Don’t roll your eyes. Get over your Blue Nun/Black Tower prejudice. I’d urge you to try German Riesling because it’s delicious, but I fear you’ll be more impressed if I tell you it’s cutting-edge. That, after all, is what we want to know—what’s now and happening. (Do you really think clunky square-toed shoes make your feet look better than those with slimming, tapered toes? You just wear them because that’s what fashion dictates, you slut.)
Your sommelier knows that German Riesling in its semidry form currently represents the best white wine value and that it’s the most food-friendly wine on the planet. The classic ′04 vintage affords a great opportunity to get aquainted with it.
Let’s deal with the allegedly vexing problem of sweetness. Many relatively sophisticated drinkers insist that they only like dry white wines. But the fact is that a superripe, low-acid California Chardonnay imparts more sweetness on the palate than many German Rieslings, in which the residual sugar is balanced by a bracing jolt of acidity—which reminds you, if you’ve ever had the experience, of inhaling a small electric eel. After years of going back and forth, the best German makers have learned to balance these two elements—and while superdry (trocken) Riesling continues to attract German winemakers playing against their own strengths, it can be mouth-puckeringly unpleasant.
Get over your fear of residual sugar. A touch of sugar is the perfect complement to most Asian cuisines, especially those dishes with hot pepper. Dry whites turn nasty and bitter in the presence of lemongrass or sweet-and-sour sauce. Given the way we eat now, German Riesling is a far more useful food wine than white Burgundy. (German sweet dessert wines are glorious—but that’s another story.)

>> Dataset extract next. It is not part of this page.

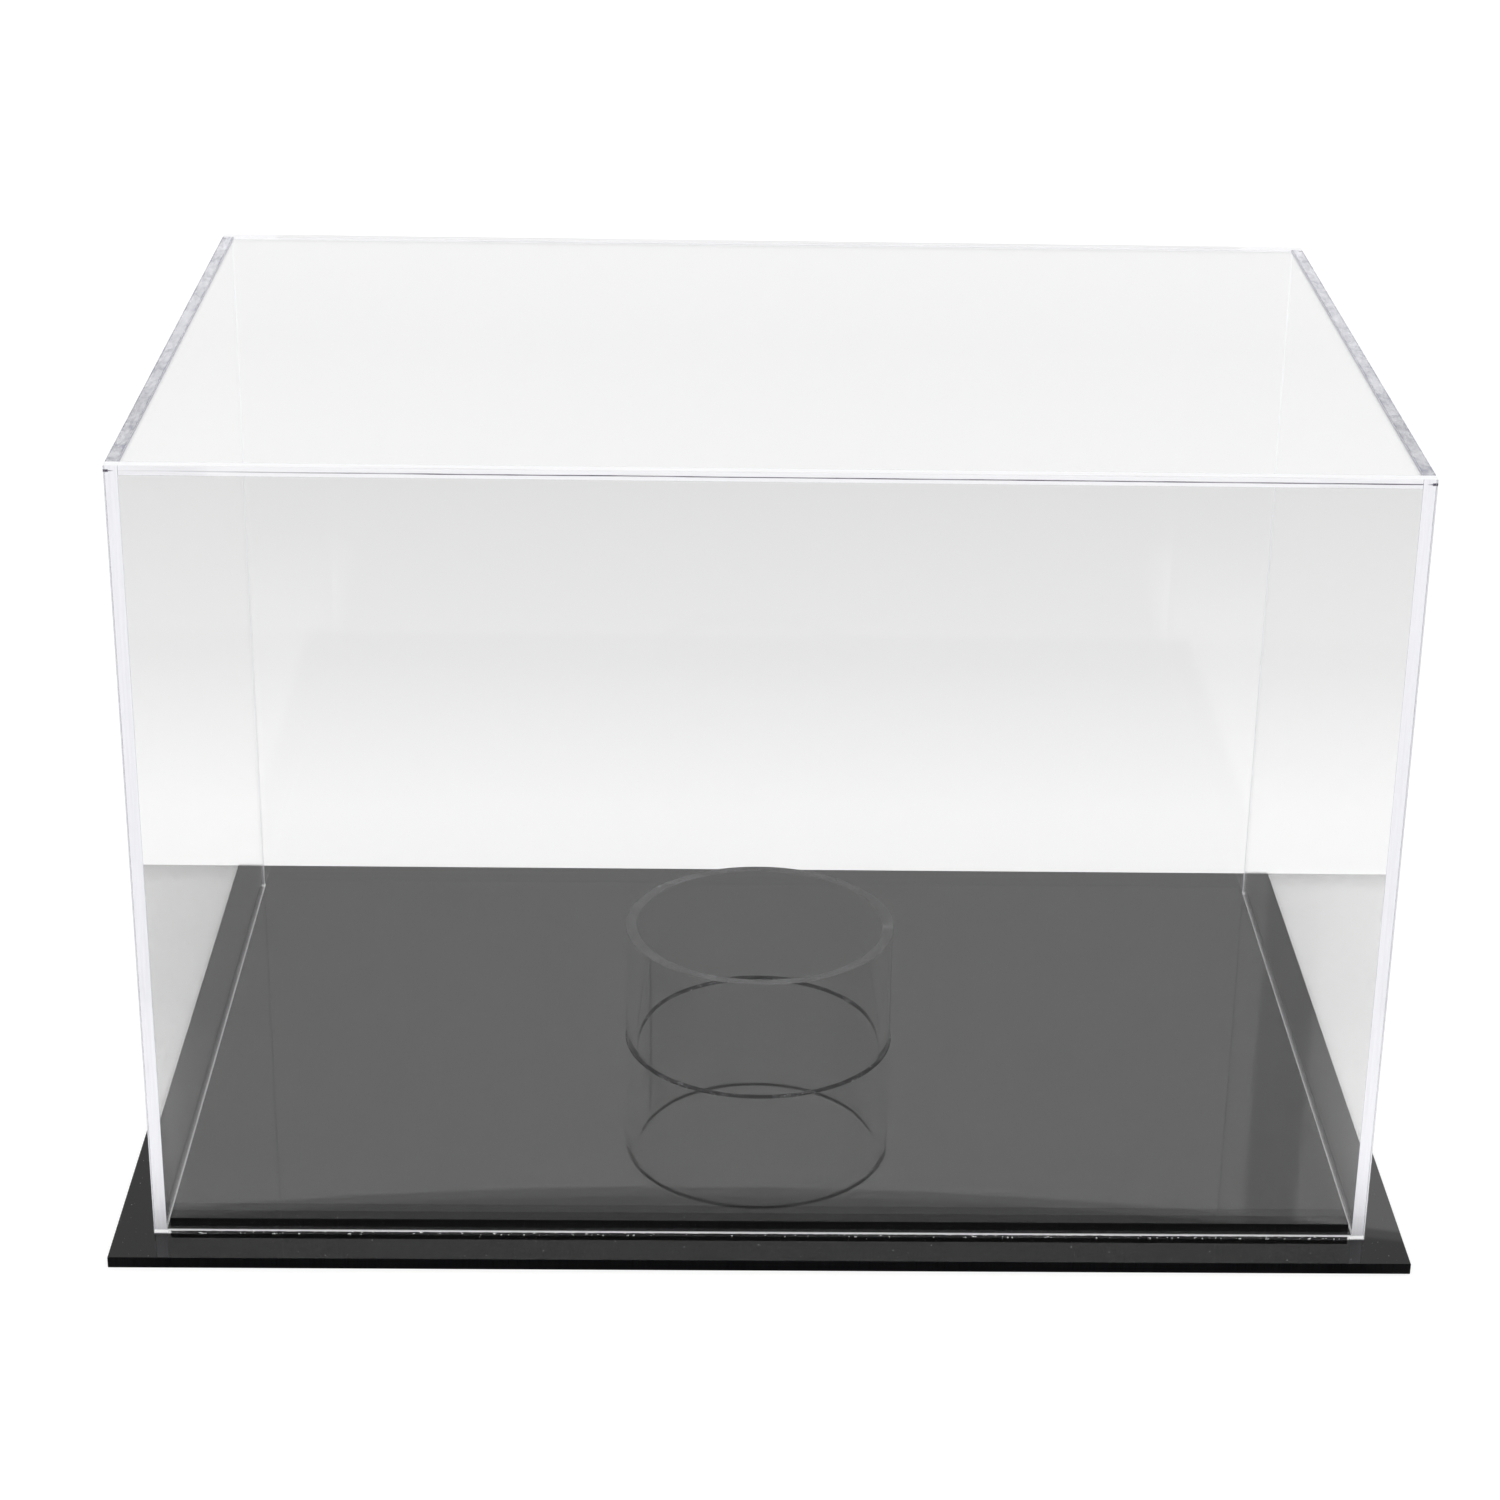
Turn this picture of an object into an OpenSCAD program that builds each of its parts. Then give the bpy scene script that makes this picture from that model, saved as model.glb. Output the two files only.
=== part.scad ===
// Football display case: a clear five-sided acrylic cover that lifts off a
// glossy black base. The base is two black sheets, and a clear ring of tube
// cemented to the upper one carries the ball.
// Millimetres. X is the width, the front is towards -Y, +Z is up, and the
// origin is under the middle of the base.

/* [Cover] */
// Clear width inside the cover
inside_w = 304.8; // [260:0.1:360]
// Clear depth inside the cover, front to back
inside_d = 203.2; // [170:0.1:260]
// Clear height inside the cover, above the lower base sheet
inside_h = 203.2; // [170:0.1:260]
// Thickness of the clear sheet
clear_t = 3; // [2:0.1:5]
// Solvent cement between two clear pieces, and under the ring
cement_t = 0.05; // [0.03:0.01:0.1]
// Air left under the walls, which rest on the high spots of the lower sheet
seat_air = 0.05; // [0.03:0.01:0.1]

/* [Base] */
// Width of the lower black sheet
base_w = 331; // [325:0.5:380]
// Depth of the lower black sheet, front to back
base_d = 235; // [225:0.5:280]
// Thickness of each black sheet
black_t = 3; // [2:0.1:5]
// Play between the riser sheet and the cover's walls, on each side
riser_play = 0.75; // [0.3:0.05:2]
// How far the riser and the cover stand in front of the base's middle
forward = 1.2; // [0:0.1:4]

/* [Ring] */
// Outside diameter of the ring that carries the ball
ring_od = 75; // [60:0.5:100]
// Wall thickness of the ring
ring_wall = 3; // [2:0.1:5]
// Height of the ring
ring_h = 35; // [20:0.5:60]

/* [Hidden] */
$fn = 128;
cover_w = inside_w + 2 * clear_t;
cover_d = inside_d + 2 * clear_t;
cover_h = inside_h + clear_t;
riser_w = inside_w - 2 * riser_play;
riser_d = inside_d - 2 * riser_play;
cover_y = -forward;          // middle of the cover and the riser
cover_z = black_t + seat_air;
riser_top = 2 * black_t;
// The end walls fit between the front and back walls, less a cement line
end_wall_d = inside_d - 2 * cement_t;
// The lid drops in between all four walls
lid_w = inside_w - 2 * cement_t;
lid_d = inside_d - 2 * cement_t;

// A sheet centred on the origin in X and Y, standing on z = 0
module sheet(w, d, h) {
    translate([-w / 2, -d / 2, 0])
        cube([w, d, h]);
}

// Lower black sheet: the margin around the cover, and the face it rests on
module base_sheet() {
    color([0.12, 0.12, 0.13])
        sheet(base_w, base_d, black_t);
}

// Upper black sheet: a raised floor that the cover drops over
module riser_sheet() {
    color([0.2, 0.2, 0.22])
        translate([0, cover_y, black_t])
            sheet(riser_w, riser_d, black_t);
}

// Slice of clear tube, cemented upright on the riser at the base's middle
module ring_stand() {
    color([0.6, 0.85, 0.9])
        translate([0, 0, riser_top + cement_t])
            difference() {
                cylinder(d = ring_od, h = ring_h);
                translate([0, 0, -1])
                    cylinder(d = ring_od - 2 * ring_wall, h = ring_h + 2);
            }
}

// Front and back walls run the full width and height of the cover
module long_wall(side) {
    translate([0, cover_y + side * (cover_d - clear_t) / 2, cover_z])
        sheet(cover_w, clear_t, cover_h);
}

module front_wall() {
    color([0.75, 0.85, 0.95])
        long_wall(-1);
}

module back_wall() {
    color([0.65, 0.75, 0.9])
        long_wall(1);
}

// End walls run the full height, between the front and back walls
module end_wall(side) {
    translate([side * (cover_w - clear_t) / 2, cover_y, cover_z])
        sheet(clear_t, end_wall_d, cover_h);
}

module left_wall() {
    color([0.9, 0.8, 0.7])
        end_wall(-1);
}

module right_wall() {
    color([0.9, 0.7, 0.6])
        end_wall(1);
}

// Lid panel, flush with the walls' top edges
module lid_panel() {
    color([0.7, 0.9, 0.75])
        translate([0, cover_y, cover_z + inside_h])
            sheet(lid_w, lid_d, clear_t);
}

base_sheet();
riser_sheet();
ring_stand();
front_wall();
back_wall();
left_wall();
right_wall();
lid_panel();
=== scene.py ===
"""Football display case: a clear acrylic cover over a glossy black base, with a clear ring stand.

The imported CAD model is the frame. This script gives its nodes their materials and small arrises,
adds the cement that holds the ring, and sets up the studio and the camera. Lengths are in metres.
"""

import math

import bpy
from mathutils import Matrix, Vector


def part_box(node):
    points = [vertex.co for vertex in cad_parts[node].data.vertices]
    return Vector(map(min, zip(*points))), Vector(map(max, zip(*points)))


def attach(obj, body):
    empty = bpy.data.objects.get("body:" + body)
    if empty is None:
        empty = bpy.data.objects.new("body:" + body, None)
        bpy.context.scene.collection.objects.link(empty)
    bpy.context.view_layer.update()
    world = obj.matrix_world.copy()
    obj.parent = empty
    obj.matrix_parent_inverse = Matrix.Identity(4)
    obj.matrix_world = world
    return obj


MM = 0.001

# Camera, in the row frame
CAMERA_PLACE = Vector((-0.0135, -0.8583, 0.4623))
CAMERA_YAW = 1.487  # degrees, to the right of straight ahead
CAMERA_PITCH = 23.741  # degrees, below level
CAMERA_ROLL = 1.088  # degrees
SENSOR_WIDTH = 36.0  # millimetres
LENS = 81.63  # millimetres
LENS_SHIFT = (-0.0292, 0.02)

# Acrylic
ACRYLIC_IOR = 1.49
RING_WALL = 3 * MM
CEMENT_CREEP = 0.35 * MM  # how far the cement stands out from the foot of the ring
PANEL_TINT = (0.97, 0.97, 0.97)
CEMENT_LINE_DEPTH = 1.9 * MM  # below the lid's top
CEMENT_LINE_WIDTH = 0.28 * MM
SCRAPED = 0.85 * MM  # width of the frosted strip at the bottom of the walls
JOINT_SKIN = 0.04 * MM  # a cemented joint starts this far under the cover's surface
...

Concentrate on the Kabinetts, Spätlesen, and Auslesen—the middle three of the seven official categories of ripeness. Kabinetts are light, refreshing, and low in alcohol and range from dry to semidry—I especially like those from the Mosel region. Spätlese grapes are picked later; the wines have more body and richness and are often slightly sweeter. Finally, the even riper, richer Auslesen can also be drunk with your more robust starters or even your main course. Sweetness varies in these
two categories, generally in inverse relation to the alcoholic strength listed on the label. A Spätlese with 8 percent alcohol will have more residual sugar than one of 11 percent. But don’t worry too much about it. Explore.

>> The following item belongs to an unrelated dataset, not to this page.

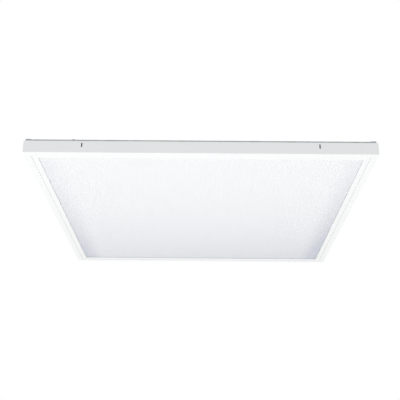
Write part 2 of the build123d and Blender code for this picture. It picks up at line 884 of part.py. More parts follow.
def earth_screw():
    """The earth screw and the ring terminal under its head."""
    spot = (earth_x, earth_y)
    ring_top = box_floor_top + ring_sheet
    head = round_bar("z", spot, earth_head_radius, ring_top, ring_top + earth_head_height)
    shank_end = frame_height - earth_screw_reach
    screw = head + round_bar("z", spot, earth_screw_radius, shank_end, ring_top)
    ring = round_bar("z", spot, ring_radius, box_floor_top, ring_top)
    ring -= round_bar("z", spot, earth_screw_radius, box_floor_top, ring_top)
    ring_edge = earth_x + ring_radius
    centre = (earth_y, crimp_z())
    outer = mains_lead_radius + crimp_wall
    barrel = round_bar("x", centre, outer, ring_edge - ring_sheet, ring_edge + crimp_length)
    ring += barrel - round_bar("z", spot, earth_head_radius, *about(crimp_z(), outer))
    ring -= round_bar("x", centre, mains_lead_radius, ring_edge, ring_edge + crimp_length)
    return [screw, ring]


# ---------------------------------------------------------------- grid clips and hanging


def clip_rivet(spot):
    """A shoulder rivet that a grid clip turns on, set under the back cover."""
    head_low = cover_top + grid_clip_sheet + clip_rivet_lift
    rivet = round_bar("z", spot, clip_rivet_radius, frame_height, head_low)
    rivet += round_bar("z", spot, clip_rivet_head, head_low, head_low + clip_rivet_head_height)
    tail_radius = clip_rivet_radius + rivet_tail_radius - rivet_radius
    return rivet + round_bar("z", spot, tail_radius, frame_height - rivet_tail_height, frame_height)


def grid_clip(spot):
    """A bent strap stowed towards the middle of its side, that swings out over the grid."""
    x, y = spot
    way = -1 if y > 0 else 1
    profile = outline(
        (0, cover_top),
        (grid_clip_base, cover_top),
        (grid_clip_base, grid_clip_top - grid_clip_sheet),
        (grid_clip_base + grid_clip_arm, grid_clip_top - grid_clip_sheet),
        (grid_clip_base + grid_clip_arm, grid_clip_top),
        (grid_clip_base - grid_clip_sheet, grid_clip_top),
        (grid_clip_base - grid_clip_sheet, cover_top + grid_clip_sheet),
        (0, cover_top + grid_clip_sheet),
    )
    strap = extrude(Plane.YZ.offset(-grid_clip_width / 2) * profile, grid_clip_width)
    base = (cover_top, cover_top + grid_clip_sheet)
    strap += round_bar("z", (0, 0), grid_clip_width / 2, *base)
    strap -= round_bar("z", (0, 0), clip_rivet_radius + clip_rivet_play, *base)
    return Pos(x, y) * Rot(0, 0, 0 if way > 0 else 180) * strap


def suspension_bracket(spot):
    """A bridge of strap on the back cover, with a hole for a hanging wire or hook."""
    inner = hang_inside / 2
    outer = inner + hang_sheet
    foot = outer + hang_foot
    foot_top = cover_top + hang_sheet
    bridge = cover_top + hang_height
    profile = outline(
        (-foot, cover_top),
        (-inner, cover_top),
        (-inner, bridge),
        (inner, bridge),
        (inner, cover_top),
        (foot, cover_top),
        (foot, foot_top),
        (outer, foot_top),
        (outer, bridge + hang_sheet),
        (-outer, bridge + hang_sheet),
        (-outer, foot_top),
        (-foot, foot_top),
    )
    strap = extrude(Plane.XZ.offset(-hang_width / 2) * profile, hang_width)
    strap -= round_bar("z", (0, 0), hang_hole, bridge - cut_over, bridge + hang_sheet + cut_over)
    return Pos(*spot) * strap


# ---------------------------------------------------------------- hinges and catches of the door


def slot_bracket(arm_to, width):
    """A bracket on the rear wall: a flange, a tab in the rail slot, and an arm inwards at the top."""
    inside = (wall_inside - bracket_sheet, wall_inside)
    shape = block(span(bracket_width / 2), inside, (bracket_low, slot_high - bracket_top_gap))
    tab = (slot_low + slot_tab_end_gap, slot_high - slot_tab_end_gap)
    shape += block(span(slot_width / 2 - slot_tab_gap), (wall_inside, half_side), tab)
    return shape + block(span(width / 2), (arm_to, wall_inside), (arm_low, arm_high))


def hinge_bracket():
    """The fixed half of a door hinge: a strap comes down from the arm to the middle knuckle."""
    width = span(arm_width / 2)
    strap = about(pivot_y, bracket_sheet / 2)
    shape = slot_bracket(strap[0], arm_width) + block(width, strap, (pivot_z, arm_high))
    shape += round_bar("x", (pivot_y, pivot_z), knuckle_radius, *width)
    return shape - round_bar("x", (pivot_y, pivot_z), pin_radius + pin_play, *width)


def hinge_leaf():
    """The door's half of a hinge: a foot on the rear rail and two knuckles that hold the pin."""
    inner = arm_width / 2 + knuckle_end_gap
    outer = inner + outer_knuckle
    foot_top = door_sheet + leaf_sheet
    foot_rear = door_inside - (door_bend - door_sheet)
    leaf = block(span(outer), (pivot_y - knuckle_radius, foot_rear), (door_sheet, foot_top))
    for width in ((-outer, -inner), (inner, outer)):
        leaf += block(width, about(pivot_y, knuckle_radius), (door_sheet, pivot_z))
        leaf += round_bar("x", (pivot_y, pivot_z), knuckle_radius, *width)
    return leaf - round_bar("x", (pivot_y, pivot_z), pin_radius, *span(outer))


def hinge_pin():
    half = arm_width / 2 + knuckle_end_gap + outer_knuckle
    return round_bar("x", (pivot_y, pivot_z), pin_radius, *span(half))


def catch_magnet():
    depth = (magnet_edge - magnet_width, magnet_edge)
    return block(span(magnet_length / 2), depth, (magnet_low, arm_low))


def door_strike():
    """A steel angle on the door's upstand that meets the magnet."""
    width = span(strike_width / 2)
    top = door_height - bracket_gap
    reach = magnet_edge - magnet_width - bracket_gap
    upright = block(width, (door_inside - strike_sheet, door_inside), (strike_low, top))
    return upright + block(width, (reach, door_inside), (strike_low, strike_low + strike_sheet))


def on_slots(shape):
    return [Pos(x) * shape for x in span(slot_x)]


# ---------------------------------------------------------------- lens door


def door_rail(notched):
    """The rear door rail: a hem that carries the lens, a flat face, and an upstand."""
    hem_edge = aperture_half + hem_width
    strip = side_of_square(
        outline(
            (aperture_half, 0, hem_bend),
            (door_half, 0, door_bend),
            (door_half, door_height),
            (door_inside, door_height),
            (door_inside, door_sheet, door_bend - door_sheet),
            (hem_edge, door_sheet),
            (hem_edge, lens_low),
            (aperture_half, lens_low, hem_bend),
        ),
        half_side,
    )
    for x in span(slot_x) if notched else ():
        upstand = (door_inside - cut_over, door_half + cut_over)
        strip -= block(about(x, hinge_notch / 2), upstand, (notch_low, door_height + cut_over))
    return strip


def door_corner_key():
    height = (film_top + key_gap, door_height - bracket_gap)
    leg = (door_inside - key_leg, door_inside)
    bar = (door_inside - key_sheet, door_inside)
    return block(leg, bar, height) + block(bar, leg, height)


def door_sheet_block(low, high):
    """A flat sheet that fills the door frame, cut short at the hinges."""
    return block(span(lens_half), (-lens_half, lens_rear), (low, high))


def lens_clip():
    """A leaf on the rear upstand whose foot holds the film and the lens down."""
    inner = door_inside - clip_reach
    upright = block(
        span(clip_width / 2),
        (door_inside - clip_sheet, door_inside),
        (film_top, film_top + clip_height),
    )
    return upright + block(span(clip_width / 2), (inner, door_inside), (film_top, film_top + clip_sheet))


# ---------------------------------------------------------------- the whole light

for side in SIDES:
    on_slotted_side = side in ("rear", "front")
    write(f"rail_{side}", around(frame_rail(on_slotted_side), [side])[0])
    write(f"door_rail_{side}", around(door_rail(side == "rear"), [side])[0])
write("corner_brackets", group(around(corner_bracket())))
write("back_cover", back_cover())
write("back_cover_screws", group([pan_screw(spot) for spot in cover_screw_spots]))
write("blind_rivets", group(blind_rivets()))

write("reflector", group(around(reflector_side())))
for number, row in enumerate(board_rows, start=1):
    write(f"led_board_{number}", led_board(row))
write("led_chips", group(on_each_chip_place(led_chip())))
write("led_optics", group(on_each_chip_place(led_optic())))
write("board_connectors", group([connector(row) for row in board_rows]))
write("dc_leads_red", group(dc_leads(lead_offset, -1)))
write("dc_leads_black", group(dc_leads(-lead_offset, 1)))
write("lead_grommet", lead_grommet())

write("gear_box_tray", gear_box_tray())
write("gear_box_cover", gear_box_cover())
write("cover_hinge_pins", group([cover_hinge_pin(x) for x in span(lid_hinge_x)]))
write("cover_screw", cover_screw())
write("driver_case", driver_case())
write("driver_lid", driver_lid())
write("driver_board", driver_board())
write("driver_components", group(driver_components()))
write("terminal_block", terminal_block())
for number, row in enumerate(pole_rows, start=1):
    write(f"terminal_lever_{number}", terminal_lever(row))
write("cable_gland_body", cable_gland_body())
write("gland_dome_nut", gland_dome_nut())
write("gland_locknut", gland_locknut())
write("live_lead", mains_lead(pole_rows[0]))
write("neutral_lead", mains_lead(pole_rows[1]))
write("earth_lead", earth_lead())
write("earth_screw", group(earth_screw()))

for number, spot in enumerate(grid_clip_spots, start=1):
    write(f"grid_clip_{number}", grid_clip(spot))
write("grid_clip_rivets", group([clip_rivet(spot) for spot in grid_clip_spots]))
write("suspension_brackets", group([suspension_bracket(spot) for spot in hang_spots]))

write("hinge_brackets", group(on_slots(hinge_bracket())))
write("hinge_leaves", group(on_slots(hinge_leaf())))
write("hinge_pins", group(on_slots(hinge_pin())))
catch_turn = Rot(0, 0, SIDES["front"])
write("catch_brackets", catch_turn * group(on_slots(slot_bracket(arm_end, magnet_length))))
write("catch_magnets", catch_turn * group(on_slots(catch_magnet())))
write("door_strikes", catch_turn * group(on_slots(door_strike())))

write("door_corner_keys", group(around(door_corner_key())))
write("lens", door_sheet_block(lens_low, film_low))
write("diffuser_film", door_sheet_block(film_low, film_top))
write("lens_clips", group([clip for x in span(clip_place) for clip in around(Pos(x) * lens_clip())]))
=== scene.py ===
import json
import math

import bmesh
import bpy
from mathutils import Matrix, Vector

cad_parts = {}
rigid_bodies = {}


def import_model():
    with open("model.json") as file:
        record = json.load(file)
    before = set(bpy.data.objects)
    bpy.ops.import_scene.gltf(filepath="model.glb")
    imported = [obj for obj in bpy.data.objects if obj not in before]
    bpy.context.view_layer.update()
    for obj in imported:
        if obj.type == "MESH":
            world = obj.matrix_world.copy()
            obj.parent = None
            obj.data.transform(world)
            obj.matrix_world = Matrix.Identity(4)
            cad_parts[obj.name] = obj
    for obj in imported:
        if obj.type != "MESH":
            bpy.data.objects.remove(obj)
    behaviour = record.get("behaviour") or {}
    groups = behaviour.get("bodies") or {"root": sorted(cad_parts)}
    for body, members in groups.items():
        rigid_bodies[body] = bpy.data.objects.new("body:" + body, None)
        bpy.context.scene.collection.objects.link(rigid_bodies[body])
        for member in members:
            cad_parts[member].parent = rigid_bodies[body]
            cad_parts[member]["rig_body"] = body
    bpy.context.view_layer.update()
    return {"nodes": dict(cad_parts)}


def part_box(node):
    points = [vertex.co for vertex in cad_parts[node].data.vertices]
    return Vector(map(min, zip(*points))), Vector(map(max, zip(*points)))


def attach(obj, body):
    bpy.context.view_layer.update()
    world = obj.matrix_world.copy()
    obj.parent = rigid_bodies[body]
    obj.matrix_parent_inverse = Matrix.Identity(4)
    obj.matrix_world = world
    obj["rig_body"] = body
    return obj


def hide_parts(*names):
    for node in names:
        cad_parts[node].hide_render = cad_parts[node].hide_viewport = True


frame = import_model()
nodes = frame["nodes"]
scene = bpy.context.scene

# Sizes below are in millimetres. Blender's unit is the metre.
MM = 0.001

# ---- The view
# The light hangs level, as in a ceiling. The camera looks up at it from the front, and its
# place was solved from the corners of the lower face in a 400 pixel wide picture.
PICTURE_PIXELS = 400
FOCAL_PIXELS = 716.45
SENSOR = 36.0
CAMERA_PLACE = (4.807, -1371.626, -526.086)
CAMERA_PITCH = 22.388
CAMERA_YAW = 0.280
CAMERA_ROLL = 0.545

camera_data = bpy.data.cameras.new("camera")
camera_data.sensor_width = SENSOR
camera_data.lens = SENSOR * FOCAL_PIXELS / PICTURE_PIXELS
camera = bpy.data.objects.new("camera", camera_data)
scene.collection.objects.link(camera)
scene.camera = camera
camera.matrix_world = (
    Matrix.Translation(Vector(CAMERA_PLACE) * MM)
    @ Matrix.Rotation(math.radians(CAMERA_YAW), 4, "Z")
    @ Matrix.Rotation(math.radians(90 + CAMERA_PITCH), 4, "X")
    @ Matrix.Rotation(math.radians(CAMERA_ROLL), 4, "Z")
)
scene.view_settings.view_transform = "Standard"


# ---- The studio
# A white room with a pale floor as far below the light as a real floor is. One broad soft
# lamp stands below and in front, and a second one hangs above and behind.
FLOOR_DROP = 2400
FLOOR_SIDE = 9000
ROOM_LIGHT = 0.70
KEY_PLACE = (-150, -800, -1700)
KEY_SIDE = 2000
KEY_WATTS = 18.5
FILL_PLACE = (500, 900, 1700)
FILL_SIDE = 2000
FILL_WATTS = 30


def linear(colour):
    """An sRGB hex value as linear red, green, blue and alpha."""
    parts = [int(colour[place:place + 2], 16) / 255 for place in (0, 2, 4)]
    return [part / 12.92 if part <= 0.04045 else ((part + 0.055) / 1.055) ** 2.4 for part in parts] + [1.0]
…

One of the reasons wine professionals love Riesling is that no grape (other than Pinot Noir) seems to have a greater ability to communicate the differences between individual vineyard sites. (The French call this terroir.) Riesling is the carrier not just of its own grapey DNA but the signature of the soil, subsoil, and even bedrock in which it was raised. Germany’s major wine regions present huge variations in geology, providing endless sources of study and tasting debate among well-lubricated professionals. But anyone with taste buds can easily detect, in various combinations, such fruit flavors as lemon, lime, green apple, grapefruit, apricot, and even pineapple in the glass—the latter flavors more likely in the later-harvest Spätlese and Auslese. But what makes German (as well as Austrian and Alsatian) Riesling profound, like great Chablis, are the permutations of minerality. All have a vibrating, zingy acidity that focuses the other flavors in the wine as well as in your food.